Two large collaborative projects led by researchers at McGill University and Université Laval have described the interactions between tumour and immune cells in samples from more than 600 patients with lung or brain cancer. Results of each study, which used a novel technology called ‘imaging mass cytometry’ (IMC), were recently published in ‘Nature’, one of the world’s most prominent scientific journals.

IMC works by first conjugating antibodies to heavy metals, which are then used to stain a tumour sample. A laser ablates every region of the tumour, releasing the heavy metals to allow the identification of the antibodies present in that region. With this technology, researchers can use up to 40 different antibodies simultaneously, a significant increase from what was previously possible, enabling the ability to gain information about cell identity and location.

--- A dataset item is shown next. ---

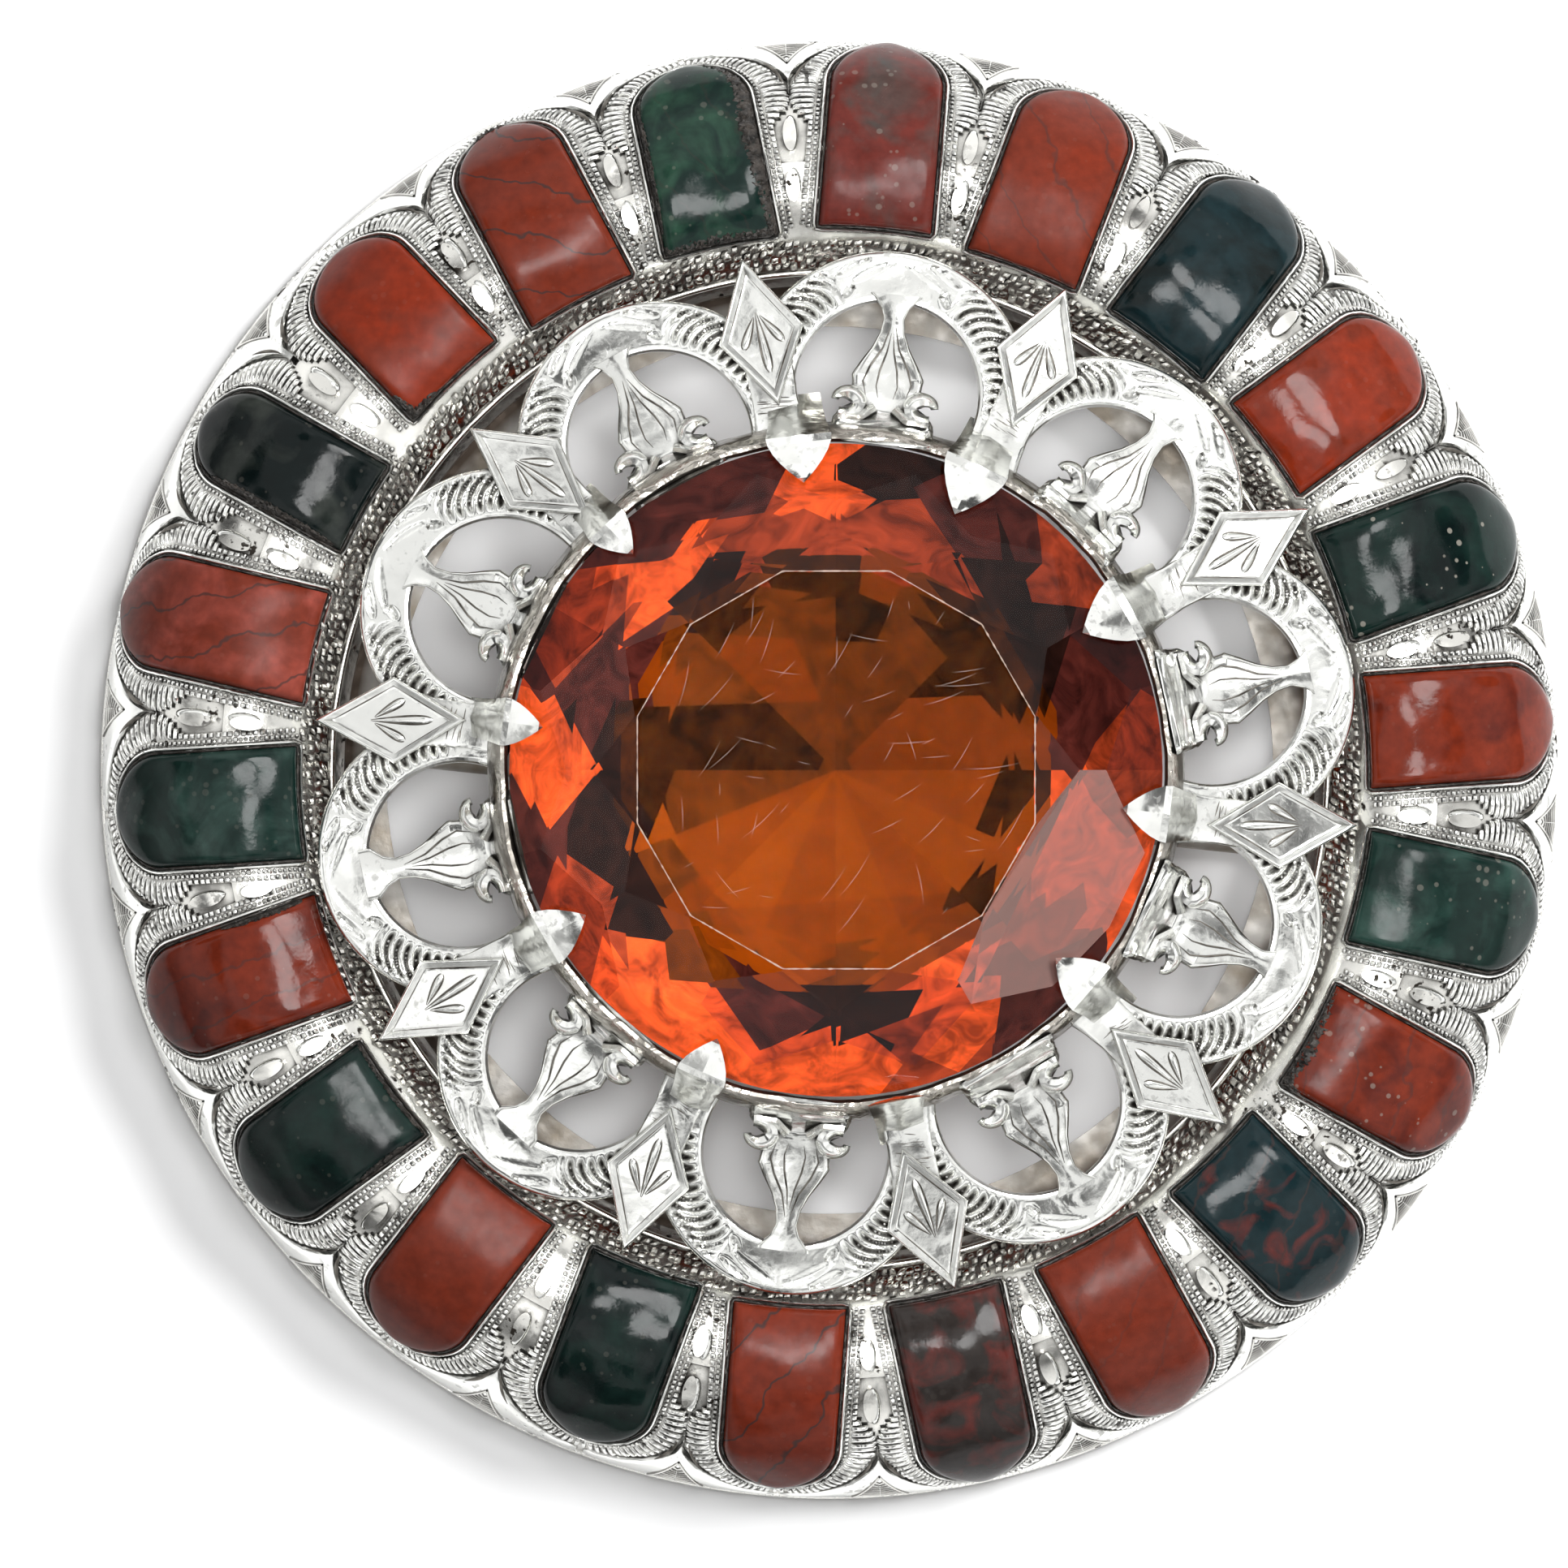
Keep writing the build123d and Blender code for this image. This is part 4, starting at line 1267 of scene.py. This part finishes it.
def scroll_grid(side, to_surface):
    """A ribbon that curls in over one turn, on one side of a tulip."""
    turn = np.linspace(-0.6 * pi, 0.95 * pi, 36)
    spiral = np.interp(turn, [turn[0], turn[-1]], [0.95, 0.5])
    centre = np.array([19.05, side * 2.1])
    curl = centre + np.stack([0.75 * spiral * np.sin(turn), -side * spiral * np.cos(turn)], 1)
    stem = np.array([[18.9, side * 0.5], [18.35, side * 1.2]])
    path = resample(np.concatenate([stem, curl]), 0.12)
    half = np.interp(np.linspace(0, 1, len(path)), *zip(*scroll_halves))
    share, lift = scroll_section.T
    return to_surface(beside(path, share * half[:, None]), lift[None])


tulip_shape, scrolls = Shape(), Shape()
rng = np.random.default_rng(500)
for index in range(len(lobes)):
    to_surface = on_gallery_turned(lobe_angle(index))
    tulip_shape.add_grid(tulip_grid(index, rng, to_surface), wrap_columns=True)
    for side in (-1, 1):
        scrolls.add_grid(scroll_grid(side, to_surface), wrap_columns=True)
        for line in tulip_lines:
            engrave(cuts, np.array(line) * np.array([1, side]), 0.05, 0.09, to_surface)
tulip_shape.make("tulips", silvers["gallery_silver"], "silver", outward=True)
scrolls.make("scrolls", silvers["gallery_silver"], "silver", outward=True)
cuts.make("gallery_engraving", engraved, "silver")

# Collar: the rough rubbed-over ring round the girdle, as radius and height
collar_section = np.array([
    (18.0, 10.4), (17.9, 11.4), (17.72, 12.3), (17.5, 12.85), (17.28, 13.08), (17.08, 13.05),
    (16.95, 12.85), (16.92, 12.2),
])
collar_waves = (5, 9, 14, 23, 37, 61)
rng = np.random.default_rng(8)
turn = full_turn(360)[:, None]
radius, height = collar_section.T
rough = np.zeros_like(turn)
for wave in collar_waves:
    rough = rough + 0.05 * np.cos(wave * turn + rng.uniform(0, tau)) / sqrt(wave / collar_waves[0])
radius = radius + rough * 0.7 + 0.1 * np.maximum(rough, 0) * rng.normal(0, 1, turn.shape)
height = height + np.roll(rough, 50, axis=0) * 1.1
collar_grid = np.stack([stone_x + radius * np.cos(turn), stone_y + radius * np.sin(turn), height], -1)
collar = Shape()
collar.add_grid(collar_grid, wrap_rows=True)
collar_piece = collar.make("collar", silvers["collar_silver"], "silver")
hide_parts("gallery")

# Claws: ridged leaves bent over the girdle
crown_slope = crown_height / (citrine_radius - crown_reach)
claw_rise = 1.13 * crown_slope


def from_stone(plan, height):
    """Points at plan places measured from the citrine's axis."""
    return np.stack([plan[..., 0] + stone_x, plan[..., 1] + stone_y, height], axis=-1)


def on_crown(plan, lift):
    """Points over the citrine's crown or its girdle."""
    inward = np.clip(citrine_radius - np.hypot(plan[..., 0], plan[..., 1]), -0.15, None)
    return from_stone(plan, girdle_top + inward * claw_rise + lift)


# A claw's leaf from its tip to the bend: share of the way, share of the width, lift over the crown
claw_leaf = np.array([
    (1.0, 0.01, 0.08), (0.9, 0.17, 0.14), (0.75, 0.39, 0.22), (0.55, 0.64, 0.32), (0.35, 0.84, 0.4),
    (0.15, 0.97, 0.46), (0.0, 1.0, 0.48),
])
# Its outer face from the bend down: radius, share of the width, height
claw_back = np.array([
    (17.55, 0.96, 13.3), (18.0, 0.88, 12.1), (18.5, 0.84, 10.9), (19.0, 0.82, 10.0), (19.5, 0.8, 9.3),
])
# Its section: a share of the width and a share of the ridge
claw_section = both_sides([(-1.0, -0.6), (-1.0, 0.0), (-0.5, 0.5), (0.0, 1.0)])
claw_bend = 17.3
claw_length = 2.45
claw_half = 1.55
claw_ridge = 0.34


def claw_grid(claw):
    """A claw's surface: the leaf on the crown, then the face that runs down outside the collar."""
    share, ridge_share = claw_section.T
    way, wide, lift = claw_leaf.T[..., None]
    plan = plan_grid(claw_bend - way * claw_length * claw.reach, wide * claw.width * claw_half * share)
    ridge = claw_ridge * np.interp(way, [0, 0.9, 1.0], [1.0, 0.7, 0.2])
    leaf = on_crown(turned(plan, radians(claw.angle)), lift + ridge * ridge_share)
    radius, wide, height = claw_back.T[..., None]
    plan = plan_grid(radius, wide * claw.width * claw_half * share)
    back = from_stone(turned(plan, radians(claw.angle)), height + claw_ridge * (ridge_share - 0.4))
    return np.concatenate([leaf, back])


claw_shape = Shape()
for claw in claws:
    claw_shape.add_grid(claw_grid(claw), wrap_columns=True)
claw_shape.make("claws", silvers["gallery_silver"], "silver", sharp=25.0, outward=True)

# Citrine: the brilliant of the solids, cut facet by facet. Its face is clear, and its back facets are split
# by more cuts, as their own reflections split them, into bright and dark tones of painted reflection and
# glow.
table_height = girdle_top + crown_height
crown_angle = degrees(atan2(crown_height, citrine_radius - crown_reach))
pavilion_angle = degrees(atan2(girdle_height - culet_height, citrine_radius))
Facets = namedtuple("Facets", "count turn slope radius height")
facet_rows = [
    Facets(crown_mains, 0.5, crown_angle, citrine_radius, girdle_top),
    Facets(crown_mains, 0.0, crown_angle - star_ease, table_radius, table_height),
    Facets(2 * crown_mains, 0.5, crown_angle + crown_break, citrine_radius, girdle_top - scallop),
    Facets(pavilion_mains, 0.5, 180 - pavilion_angle, citrine_radius, girdle_height),
    Facets(2 * pavilion_mains, 0.5, 180 - pavilion_angle - pavilion_break, citrine_radius, girdle_height),
]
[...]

Mark Sorin, a MD–PhD candidate at McGill University’s Rosalind and Morris Goodman Cancer Institute (GCI), was one of the co-first authors on the lung cancer paper together with Elham Karimi and Morteza Rezanejad. “We used IMC to describe the tumour immune microenvironment, the relationships and interactions between various immune cells and cancer cells, and we paired this technology with artificial intelligence to make meaningful clinical predictions,” notes Mark. “Our main question was, can we predict which early-stage lung cancer patients will have a progression of their disease after surgery.” This work was completed under the supervision of Professors Daniela Quail, PhD, and Logan Walsh, PhD, from the GCI and Philippe Joubert, MD, PhD, from Université Laval.

The main treatment today for early-stage lung cancer is surgery. However, between 30 to 40 percent of patients will have a recurrence of the cancer after surgery. The challenge in this study was to try to identify who these patients are.

“The idea is that if we could predict which patients will have a recurrence, we could give these patients chemotherapy to cure them, and for the patients that won’t have a recurrence we can spare them the toxicity of chemotherapy,” explains Mark. “This is the big novelty and the big impact of our work. It is the first application of IMC together with artificial intelligence to make predictions regarding clinical outcomes.”

The brain cancer paper was co-led by another MD–PhD candidate at the GCI, Sarah Maritan, together with Elham Karimi, Miranda Yu and Lucas Perus. This work was completed under the supervision of GCI Professors Quail, Walsh and Peter Siegel, PhD. “With the introduction of IMC, which allows you to look at many different cell types all at once in a single tissue sample, we jumped at the opportunity to profile immune cells that are involved in different types of brain tumours,” says Sarah.

Brain cancer researchers previously thought that brain cancers grow in an immune-privileged environment with minimal immune cells capable of limiting cancer cell growth. However, according to Maritan, there is growing evidence that this is not the case and that immune cells can directly interact with cancer cells in the brain and play a vital role in regulating cancer growth. The researchers’ work sought to compare the immune-cancer interactions in metastatic brain tumours, tumours that start in other parts of the body, with glioblastoma, a primary brain tumour that arises in the brain itself.

“At the Goodman Cancer Institute with Professor Daniela Quail’s group having expertise in primary brain tumours, and my work with Professor Peter Siegel focusing on metastatic brain tumours, we thought it would be a very unique opportunity to combine these two data sets,” explains Sarah. “In addition, Professor Logan Walsh’s expertise in computational approaches allowed us to assess the positional architecture of immune cells in these different types of brain tumours.”

For glioblastoma, the outcomes are poor, with patients often dying less than a year after diagnosis. The results of the study showed that different types of glioblastomas are not necessarily equal in terms of survival outcomes. “Our main takeaway was this identification of a novel immune cell, what we call MPO positive macrophages, and we found that tumours that have high levels of this special MPO cell type have longer survival. So, we’re in the process now of diving into what exactly these cells are, how they behave and how they regulate cancer growth,” adds Sarah.

Researchers are in the process of trying to figure out how they can harness these MPO macrophages to develop new treatment options, or new prognostic biomarkers to determine which patients will have better outcomes.

Next, the research group plans on using these tools with new data sets and samples to answer clinically relevant questions. The researchers say the response to the papers published in Nature has been enthusiastic in terms of future collaborations. Scientists and clinicians are now looking to either add samples to their data sets, or to get access to the data sets so they can ask their own clinical questions.

Sarah and Mark attribute their success to the quality of the training and mentorship received through the MD–PhD program at McGill and highlight the importance of continued funding. “These studies are a testament to the importance of clinician-scientists at McGill and beyond and the prospect that this type of work can have towards ultimately improving outcomes for patients,” says Mark.